7. Consequentemente, a CPCJ deliberou, a 27 de setembro de 2019, aplicar a favor das crianças a medida de promoção e proteção de apoio junto de outro familiar - os tios paternos -, mas o acordo de promoção e proteção não chegou a ser assinado porque a progenitora, por não concordar com a aplicação dessa medida, retirou o consentimento à intervenção da CPCJ.
8. As crianças encontram-se, atualmente, em situação de perigo, em virtude da incapacidade que os progenitores têm vindo a demonstrar para assegurar, de forma conveniente, a satisfação das suas necessidades elementares, como a alimentação, a higiene e a saúde, pondo em causa o seu saudável e integral desenvolvimento.
9. Declarada aberta a instrução, a11 de novembro de 2019 foram tomadas declarações aos progenitores e elaborado relatório social, tendo-se apurado que a denunciada situação de perigo não só persistia como se tinha agravado, pelo que foi aplicada a ambas as menores a medida provisória de confiança a pessoa idónea pelo período de seis meses, a rever trimestralmente.
10. A menor BB foi, então, confiada à guarda e cuidados do casal constituído por EE e FF e a AA, por seu turno, ao casal composto por GG e HH.
11. Por despacho de 4 de maio de 2020, foi declarada a incompetência territorial do Juízo de Família e Menores ...... e, ao mesmo tempo, determinou-se a separação de processos, formando-se um processo para cada uma das menores.
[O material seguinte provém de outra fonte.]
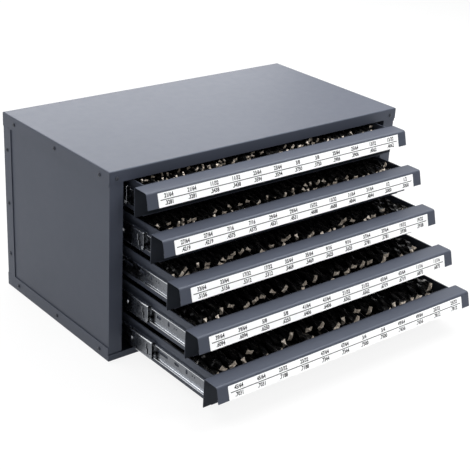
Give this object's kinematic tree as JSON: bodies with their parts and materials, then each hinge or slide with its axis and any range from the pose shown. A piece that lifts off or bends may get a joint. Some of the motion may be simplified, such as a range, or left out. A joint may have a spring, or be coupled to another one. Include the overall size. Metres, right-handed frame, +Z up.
{
  "type": "drill bit drawer case",
  "caption": "Folded steel case with shallow full-extension drawers for drill bits, each with a hooded front, a sloping label face and a row of compartments.",
  "frame": {"origin": "the centre of the case's underside, on the surface that it stands on", "axes": "+X to the right as seen from the front, +Y to the back, +Z up; drawers open along -Y"},
  "size_m": [0.6642, 0.6209, 0.352],
  "materials": {
    "case_paint": "smooth semi-gloss enamel, dark slate",
    "inner_paint": "plain dark coat",
    "screw_black": "black, satin",
    "zinc": "bright zinc plate",
    "ball_steel": "polished balls in pressed steel cages",
    "label_film": "white printed film",
    "black_oxide": "black oxide, oiled"
  },
  "bodies": {
    "case": {"top_cover": "case_paint", "base_tray": "case_paint", "left_side_panel": "case_paint", "right_side_panel": "case_paint", "rear_panel": "case_paint", "left_slide_posts": "inner_paint", "right_slide_posts": "inner_paint", "cover_screws": "screw_black", "base_screws": "screw_black", "rear_screws": "screw_black", "slide_outer_1": "zinc", "slide_outer_2": "zinc", "slide_outer_3": "zinc", "slide_outer_4": "zinc", "slide_outer_5": "zinc"},
    "middle_members_1": {"slide_mid_1": "zinc", "ball_cages_1": "ball_steel"},
    "drawer_1": {"tray_1": "case_paint", "drawer_front_1": "case_paint", "slide_inner_1": "zinc", "dividers_1": "inner_paint", "label_1": "label_film", "drill_bits_1": "black_oxide"},
    "middle_members_2": {"slide_mid_2": "zinc", "ball_cages_2": "ball_steel"},
    "drawer_2": {"tray_2": "case_paint", "drawer_front_2": "case_paint", "slide_inner_2": "zinc", "dividers_2": "inner_paint", "label_2": "label_film", "drill_bits_2": "black_oxide"},
    "middle_members_3": {"slide_mid_3": "zinc", "ball_cages_3": "ball_steel"},
    "drawer_3": {"tray_3": "case_paint", "drawer_front_3": "case_paint", "slide_inner_3": "zinc", "dividers_3": "inner_paint", "label_3": "label_film", "drill_bits_3": "black_oxide"},
    "middle_members_4": {"slide_mid_4": "zinc", "ball_cages_4": "ball_steel"},
    "drawer_4": {"tray_4": "case_paint", "drawer_front_4": "case_paint", "slide_inner_4": "zinc", "dividers_4": "inner_paint", "label_4": "label_film", "drill_bits_4": "black_oxide"},
    "middle_members_5": {"slide_mid_5": "zinc", "ball_cages_5": "ball_steel"},
    "drawer_5": {"tray_5": "case_paint", "drawer_front_5": "case_paint", "slide_inner_5": "zinc", "dividers_5": "inner_paint", "label_5": "label_film", "drill_bits_5": "black_oxide"}
  },
  "joints": [
    {"name": "case_to_middle_members_1", "type": "slide", "parent": "case", "child": "middle_members_1", "axis": [0, -1, 0], "range_m": [-0.03, 0.12]},
    {"name": "middle_members_to_drawer_1", "type": "slide", "parent": "middle_members_1", "child": "drawer_1", "axis": [0, -1, 0], "range_m": [-0.0279, 0.1221]},
    {"name": "case_to_middle_members_2", "type": "slide", "parent": "case", "child": "middle_members_2", "axis": [0, -1, 0], "range_m": [-0.08085, 0.06915]},
    {"name": "middle_members_to_drawer_2", "type": "slide", "parent": "middle_members_2", "child": "drawer_2", "axis": [0, -1, 0], "range_m": [-0.02535, 0.12465]},
    {"name": "case_to_middle_members_3", "type": "slide", "parent": "case", "child": "middle_members_3", "axis": [0, -1, 0], "range_m": [-0.01005, 0.13995]},
    {"name": "middle_members_to_drawer_3", "type": "slide", "parent": "middle_members_3", "child": "drawer_3", "axis": [0, -1, 0], "range_m": [-0.14385, 0.00615]},
    {"name": "case_to_middle_members_4", "type": "slide", "parent": "case", "child": "middle_members_4", "axis": [0, -1, 0], "range_m": [-0.0972, 0.0528]},
    {"name": "middle_members_to_drawer_4", "type": "slide", "parent": "middle_members_4", "child": "drawer_4", "axis": [0, -1, 0], "range_m": [-0.1089, 0.0411]},
    {"name": "case_to_middle_members_5", "type": "slide", "parent": "case", "child": "middle_members_5", "axis": [0, -1, 0], "range_m": [-0.111, 0.039]},
    {"name": "middle_members_to_drawer_5", "type": "slide", "parent": "middle_members_5", "child": "drawer_5", "axis": [0, -1, 0], "range_m": [-0.1482, 0.0018]}
  ]
}
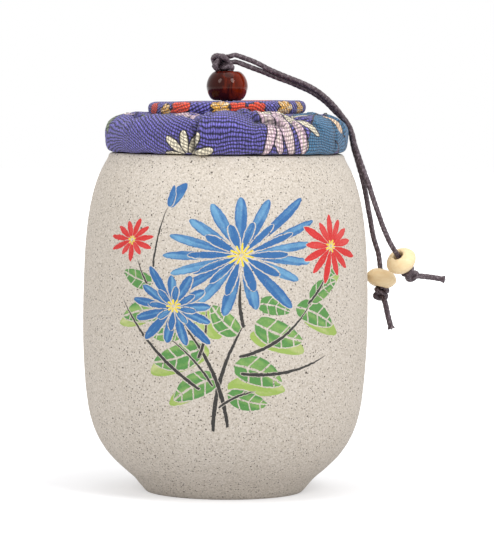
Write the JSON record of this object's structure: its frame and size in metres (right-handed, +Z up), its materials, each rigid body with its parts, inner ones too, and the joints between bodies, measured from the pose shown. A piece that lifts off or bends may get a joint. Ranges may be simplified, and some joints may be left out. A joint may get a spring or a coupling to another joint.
{
  "type": "tea storage jar",
  "caption": "Stoneware tea jar with a cloth-covered stopper lid, a wooden knob bead and a doubled cord that ends in small beads.",
  "frame": {"origin": "centre of the foot's underside, on the surface that the jar stands on", "axes": "+Z up along the pot's turning axis, -Y the painted front, +X the side that the cord hangs over"},
  "size_m": [0.1016, 0.08, 0.1236],
  "materials": {
    "stoneware": "unglazed, speckled",
    "cork": "raw cork",
    "board": "raw fibreboard",
    "wadding": "cotton wadding",
    "cover_cloth": "printed plain weave",
    "thread": "sewing thread",
    "card": "grey card",
    "disc_cloth": "printed plain weave",
    "knob_wood": "polished dark lacquer",
    "cord": "waxed twisted cotton",
    "bead_wood": "pale wood, satin"
  },
  "bodies": {
    "jar": {"jar_body": "stoneware"},
    "lid": {"stopper": "cork", "lid_board": "board", "lid_wadding": "wadding", "cover_cloth": "cover_cloth", "gather_thread": "thread", "disc_core": "card", "disc_cloth": "disc_cloth", "cord_riser": "cord", "anchor_knot": "cord"},
    "knob": {"knob_bead": "knob_wood"},
    "cord": {"top_knot": "cord", "strand_a": "cord", "strand_b": "cord", "end_knot_a": "cord", "end_knot_b": "cord"},
    "bead_a": {"small_bead_a": "bead_wood"},
    "bead_b": {"small_bead_b": "bead_wood"}
  },
  "joints": [
    {"name": "lid_lift", "type": "slide", "parent": "jar", "child": "lid", "axis": [0, 0, 1], "range_m": [0, 0.06]},
    {"name": "knob_spin", "type": "hinge", "parent": "lid", "child": "knob", "pos_m": [0, 0, 0.114], "axis": [0, 0, 1], "continuous": true},
    {"name": "cord_turn", "type": "hinge", "parent": "lid", "child": "cord", "pos_m": [0, 0, 0.119], "axis": [0, 0, 1], "range_deg": [-180, 180]},
    {"name": "bead_a_slide", "type": "slide", "parent": "cord", "child": "bead_a", "axis": [-0.1201, 0.1201, 0.9855], "range_m": [0, 0.004]},
    {"name": "bead_b_slide", "type": "slide", "parent": "cord", "child": "bead_b", "axis": [-0.4671, -0.5001, 0.7292], "range_m": [0, 0.004]}
  ]
}
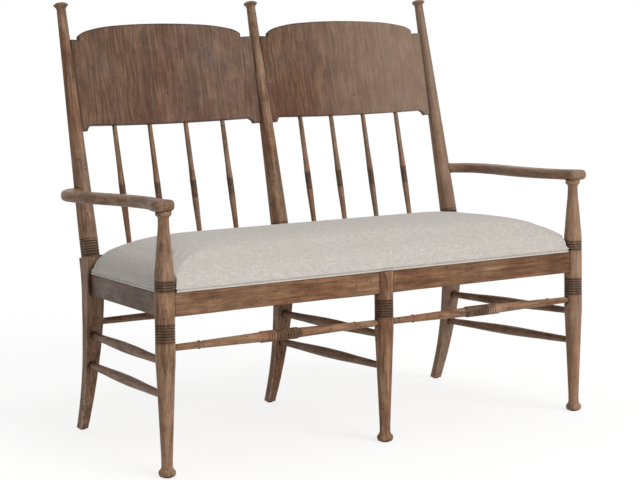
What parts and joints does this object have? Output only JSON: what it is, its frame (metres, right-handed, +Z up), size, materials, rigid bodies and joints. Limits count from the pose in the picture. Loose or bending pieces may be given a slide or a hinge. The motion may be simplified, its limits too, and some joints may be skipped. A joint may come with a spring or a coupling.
{
  "type": "deacons bench",
  "caption": "Two-bay armed bench with turned front legs, sabre back legs, raked spindle back under bent panels and an upholstered seat.",
  "frame": {"origin": "on the floor, at the middle of the bench's footprint box", "axes": "+X along the bench to its right end as seen from the front, +Y from the front legs to the back, +Z up"},
  "size_m": [1.2508, 0.6451, 1.0406],
  "materials": {
    "turned_wood": "satin brown stain with dark glaze in the grooves",
    "panel_wood": "satin brown stain, upright grain",
    "arm_wood": "satin brown stain, worn at the front corners",
    "rail_wood": "satin brown stain, grain along the rail",
    "inner_wood": "plain unfinished wood",
    "deck_plywood": "plain plywood",
    "seat_linen": "woven off-white linen",
    "welt_linen": "woven off-white linen over cord",
    "screw_steel": "plain zinc-plated steel",
    "glide_plastic": "dark matt nylon"
  },
  "bodies": {
    "root": {"arm_left": "arm_wood", "arm_right": "arm_wood", "back_glides": "glide_plastic", "back_panel_left": "panel_wood", "back_panel_right": "panel_wood", "back_post_centre": "turned_wood", "back_post_left": "turned_wood", "back_post_right": "turned_wood", "back_rail_left": "rail_wood", "back_rail_right": "rail_wood", "back_stretcher_left": "turned_wood", "back_stretcher_right": "turned_wood", "corner_blocks": "inner_wood", "deck_screws": "screw_steel", "front_glides": "glide_plastic", "front_leg_centre": "turned_wood", "front_leg_left": "turned_wood", "front_leg_right": "turned_wood", "front_rail_left": "rail_wood", "front_rail_right": "rail_wood", "front_stretcher_left": "turned_wood", "front_stretcher_right": "turned_wood", "middle_rail": "inner_wood", "seat_deck": "deck_plywood", "seat_pad": "seat_linen", "seat_welt": "welt_linen", "side_rail_left": "rail_wood", "side_rail_right": "rail_wood", "side_stretcher_lower_centre": "turned_wood", "side_stretcher_lower_left": "turned_wood", "side_stretcher_lower_right": "turned_wood", "side_stretcher_upper_centre": "turned_wood", "side_stretcher_upper_left": "turned_wood", "side_stretcher_upper_right": "turned_wood", "spindle_1": "turned_wood", "spindle_2": "turned_wood", "spindle_3": "turned_wood", "spindle_4": "turned_wood", "spindle_5": "turned_wood", "spindle_6": "turned_wood", "spindle_7": "turned_wood", "spindle_8": "turned_wood"}
  },
  "joints": []
}
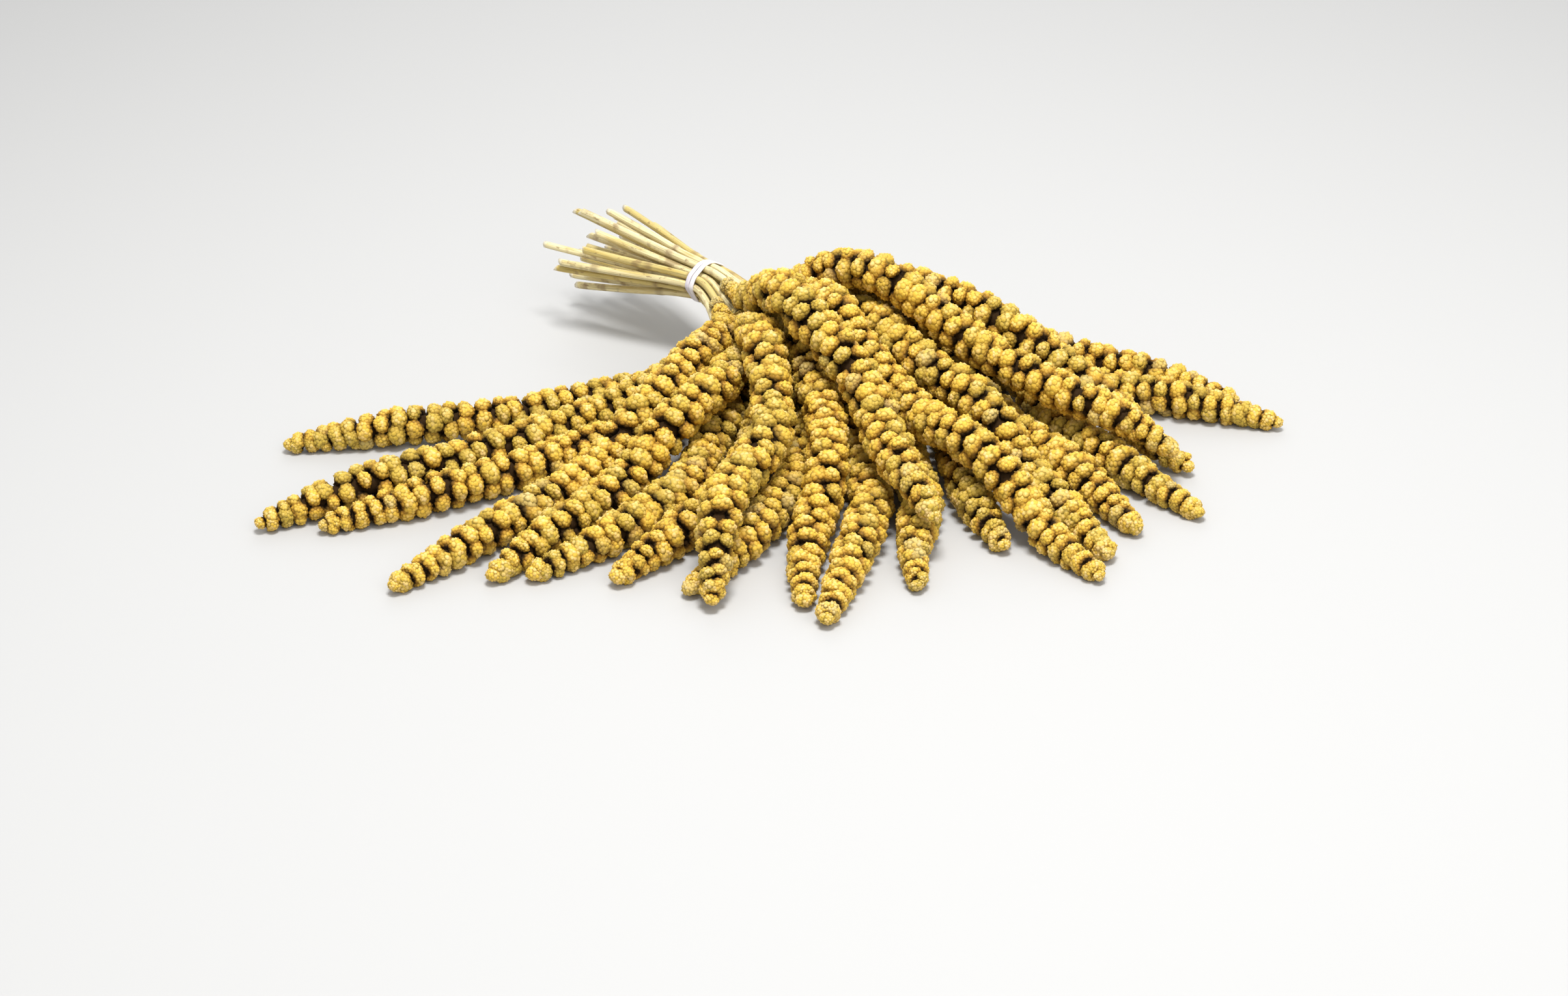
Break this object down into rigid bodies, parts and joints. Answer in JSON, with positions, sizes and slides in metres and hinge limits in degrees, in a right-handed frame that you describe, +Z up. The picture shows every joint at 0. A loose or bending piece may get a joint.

12. O presente processo foi organizado para a menor BB e passou a correr termos pelo Juízo de Família e Menores .......
13. No prosseguimento do processo, a 17 de novembro de 2020, foram tomadas declarações à Senhora Técnica de Segurança Social, aos progenitores e ao Casal Cuidador. Depois, a digna Magistrada do Ministério Público propôs a aplicação à menor BB da medida de confiança a instituição com vista a futura adoção.
14. Foi, então, declarada encerrada a instrução e determinou-se a realização imediata de uma conferência, tendo em vista a eventual obtenção de acordo de promoção e proteção, consenso que não foi possível alcançar por oposição dos progenitores à aplicação da medida proposta pelo Ministério Público.
15. Perante a ausência de consenso, o Ministério Público e os progenitores foram notificados para alegarem por escrito e oferecerem prova, nos termos e para o efeito do disposto no art. 114.º, n.º 1, da Lei n.º 147/99, de 1 de Setembro (Lei de Proteção de Crianças e Jovens em Perigo, doravante LPCJP, sucessivamente alterada pelas Leis n.os 31/2003, de 22 de agosto, 142/2015, de 8 de setembro, 23/2017, de 23 de maio, e 26/2018, de 5 de julho).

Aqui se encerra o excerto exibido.